------ Stored data

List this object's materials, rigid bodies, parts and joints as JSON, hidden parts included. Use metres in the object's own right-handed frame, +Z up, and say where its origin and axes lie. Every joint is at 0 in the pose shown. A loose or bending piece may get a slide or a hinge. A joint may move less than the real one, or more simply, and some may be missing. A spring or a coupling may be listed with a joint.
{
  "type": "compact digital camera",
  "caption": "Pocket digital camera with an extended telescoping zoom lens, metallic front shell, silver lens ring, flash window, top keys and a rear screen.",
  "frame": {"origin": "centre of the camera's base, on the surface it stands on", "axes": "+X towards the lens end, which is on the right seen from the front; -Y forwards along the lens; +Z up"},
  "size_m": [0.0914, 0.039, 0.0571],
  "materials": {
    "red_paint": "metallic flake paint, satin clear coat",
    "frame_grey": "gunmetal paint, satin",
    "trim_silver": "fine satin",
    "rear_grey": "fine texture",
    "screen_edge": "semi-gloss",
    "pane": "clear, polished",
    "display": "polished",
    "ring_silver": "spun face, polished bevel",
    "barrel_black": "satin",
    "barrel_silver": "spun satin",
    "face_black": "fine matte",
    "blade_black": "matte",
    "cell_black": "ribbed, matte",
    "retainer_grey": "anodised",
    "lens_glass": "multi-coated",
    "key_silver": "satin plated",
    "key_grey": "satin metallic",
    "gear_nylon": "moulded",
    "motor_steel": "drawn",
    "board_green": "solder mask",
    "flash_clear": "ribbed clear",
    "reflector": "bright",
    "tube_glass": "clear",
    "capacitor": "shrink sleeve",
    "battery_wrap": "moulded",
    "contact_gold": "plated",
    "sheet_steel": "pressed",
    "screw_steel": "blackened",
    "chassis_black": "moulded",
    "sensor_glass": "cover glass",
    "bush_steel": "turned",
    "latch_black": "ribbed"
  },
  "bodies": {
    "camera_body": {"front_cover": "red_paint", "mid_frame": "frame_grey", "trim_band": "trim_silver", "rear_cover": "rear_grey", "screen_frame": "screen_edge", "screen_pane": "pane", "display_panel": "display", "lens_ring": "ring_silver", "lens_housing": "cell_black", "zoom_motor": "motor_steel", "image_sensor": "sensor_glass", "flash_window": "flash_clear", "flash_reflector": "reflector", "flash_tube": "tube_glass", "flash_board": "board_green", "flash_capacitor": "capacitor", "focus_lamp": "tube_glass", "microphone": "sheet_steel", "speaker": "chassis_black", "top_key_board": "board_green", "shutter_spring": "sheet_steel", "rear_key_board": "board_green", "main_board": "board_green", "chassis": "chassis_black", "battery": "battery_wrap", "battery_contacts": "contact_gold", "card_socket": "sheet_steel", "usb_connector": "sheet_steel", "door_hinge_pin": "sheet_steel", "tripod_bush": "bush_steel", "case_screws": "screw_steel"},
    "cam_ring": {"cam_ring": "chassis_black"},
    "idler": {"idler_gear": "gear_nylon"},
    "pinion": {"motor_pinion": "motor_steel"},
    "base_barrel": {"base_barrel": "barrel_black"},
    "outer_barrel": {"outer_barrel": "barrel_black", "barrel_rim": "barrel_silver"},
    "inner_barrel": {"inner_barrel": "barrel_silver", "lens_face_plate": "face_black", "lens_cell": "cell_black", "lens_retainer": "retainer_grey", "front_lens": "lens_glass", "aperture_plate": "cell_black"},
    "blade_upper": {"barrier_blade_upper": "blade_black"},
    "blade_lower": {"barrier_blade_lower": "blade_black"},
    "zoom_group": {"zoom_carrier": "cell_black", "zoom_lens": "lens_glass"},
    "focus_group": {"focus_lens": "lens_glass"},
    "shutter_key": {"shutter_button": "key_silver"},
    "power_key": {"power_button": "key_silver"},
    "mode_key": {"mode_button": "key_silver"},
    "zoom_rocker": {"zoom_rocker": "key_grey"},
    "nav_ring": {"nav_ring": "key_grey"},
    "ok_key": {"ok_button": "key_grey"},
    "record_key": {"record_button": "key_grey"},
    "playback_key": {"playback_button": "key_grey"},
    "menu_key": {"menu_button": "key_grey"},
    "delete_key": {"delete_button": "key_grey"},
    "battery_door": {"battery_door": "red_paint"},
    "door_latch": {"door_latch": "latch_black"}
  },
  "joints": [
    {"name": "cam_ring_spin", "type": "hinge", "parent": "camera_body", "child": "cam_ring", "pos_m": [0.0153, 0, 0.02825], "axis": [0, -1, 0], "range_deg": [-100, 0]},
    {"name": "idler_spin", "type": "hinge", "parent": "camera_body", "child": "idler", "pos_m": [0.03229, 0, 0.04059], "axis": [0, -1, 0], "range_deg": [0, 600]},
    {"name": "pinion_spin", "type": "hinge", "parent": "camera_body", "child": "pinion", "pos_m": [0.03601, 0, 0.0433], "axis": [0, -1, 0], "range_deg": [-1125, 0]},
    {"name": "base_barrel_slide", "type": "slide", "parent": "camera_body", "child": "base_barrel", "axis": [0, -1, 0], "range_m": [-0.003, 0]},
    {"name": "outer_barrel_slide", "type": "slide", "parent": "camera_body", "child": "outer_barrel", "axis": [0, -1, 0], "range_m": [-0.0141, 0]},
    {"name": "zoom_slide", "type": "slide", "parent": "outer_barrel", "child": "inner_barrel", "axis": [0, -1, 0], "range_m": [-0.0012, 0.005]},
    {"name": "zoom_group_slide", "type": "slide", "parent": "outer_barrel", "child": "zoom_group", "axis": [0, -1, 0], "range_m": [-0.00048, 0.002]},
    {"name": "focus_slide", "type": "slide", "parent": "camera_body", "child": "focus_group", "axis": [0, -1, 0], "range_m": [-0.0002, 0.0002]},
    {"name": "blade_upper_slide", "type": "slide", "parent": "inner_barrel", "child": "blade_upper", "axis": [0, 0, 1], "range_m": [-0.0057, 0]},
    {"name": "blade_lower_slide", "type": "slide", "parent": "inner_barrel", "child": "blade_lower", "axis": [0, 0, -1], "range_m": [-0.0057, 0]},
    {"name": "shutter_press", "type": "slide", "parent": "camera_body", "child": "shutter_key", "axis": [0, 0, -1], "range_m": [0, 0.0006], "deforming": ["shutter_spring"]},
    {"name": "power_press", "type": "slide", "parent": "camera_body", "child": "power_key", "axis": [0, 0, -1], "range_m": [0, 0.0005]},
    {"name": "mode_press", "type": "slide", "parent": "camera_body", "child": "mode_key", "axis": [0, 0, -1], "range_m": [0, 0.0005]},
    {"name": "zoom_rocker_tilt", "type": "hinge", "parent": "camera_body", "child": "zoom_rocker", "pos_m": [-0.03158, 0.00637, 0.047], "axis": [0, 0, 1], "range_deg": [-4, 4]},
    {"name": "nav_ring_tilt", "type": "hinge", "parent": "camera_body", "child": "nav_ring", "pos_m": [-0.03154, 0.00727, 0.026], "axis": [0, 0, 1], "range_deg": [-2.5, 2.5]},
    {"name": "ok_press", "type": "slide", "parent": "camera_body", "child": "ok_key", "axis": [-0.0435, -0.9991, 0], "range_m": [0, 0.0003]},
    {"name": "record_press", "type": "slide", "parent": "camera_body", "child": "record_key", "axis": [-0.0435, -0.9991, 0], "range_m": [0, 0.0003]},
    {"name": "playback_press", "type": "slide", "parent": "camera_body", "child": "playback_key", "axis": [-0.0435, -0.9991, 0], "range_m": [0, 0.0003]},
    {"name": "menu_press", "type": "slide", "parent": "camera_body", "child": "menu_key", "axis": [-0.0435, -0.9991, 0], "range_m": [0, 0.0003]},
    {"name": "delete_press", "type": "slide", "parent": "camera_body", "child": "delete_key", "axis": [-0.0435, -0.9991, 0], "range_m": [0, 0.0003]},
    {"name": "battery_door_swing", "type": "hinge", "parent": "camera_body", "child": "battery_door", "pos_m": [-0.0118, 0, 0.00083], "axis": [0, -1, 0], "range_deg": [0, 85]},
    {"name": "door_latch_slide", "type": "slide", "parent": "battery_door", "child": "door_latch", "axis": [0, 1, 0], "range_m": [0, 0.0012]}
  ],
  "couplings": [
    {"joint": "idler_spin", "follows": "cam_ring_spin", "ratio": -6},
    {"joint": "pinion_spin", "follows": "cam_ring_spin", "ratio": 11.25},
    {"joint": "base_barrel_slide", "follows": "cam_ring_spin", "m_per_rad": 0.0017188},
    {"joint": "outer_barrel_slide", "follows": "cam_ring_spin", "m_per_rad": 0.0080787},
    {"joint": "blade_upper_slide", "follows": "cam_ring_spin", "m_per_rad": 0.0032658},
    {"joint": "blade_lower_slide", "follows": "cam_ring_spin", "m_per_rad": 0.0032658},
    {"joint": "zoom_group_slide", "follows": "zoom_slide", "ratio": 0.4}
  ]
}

------------

**Short task:** Note how many lines in the listing above hold the string "materials", then give only that figure.

**Solution below:** 2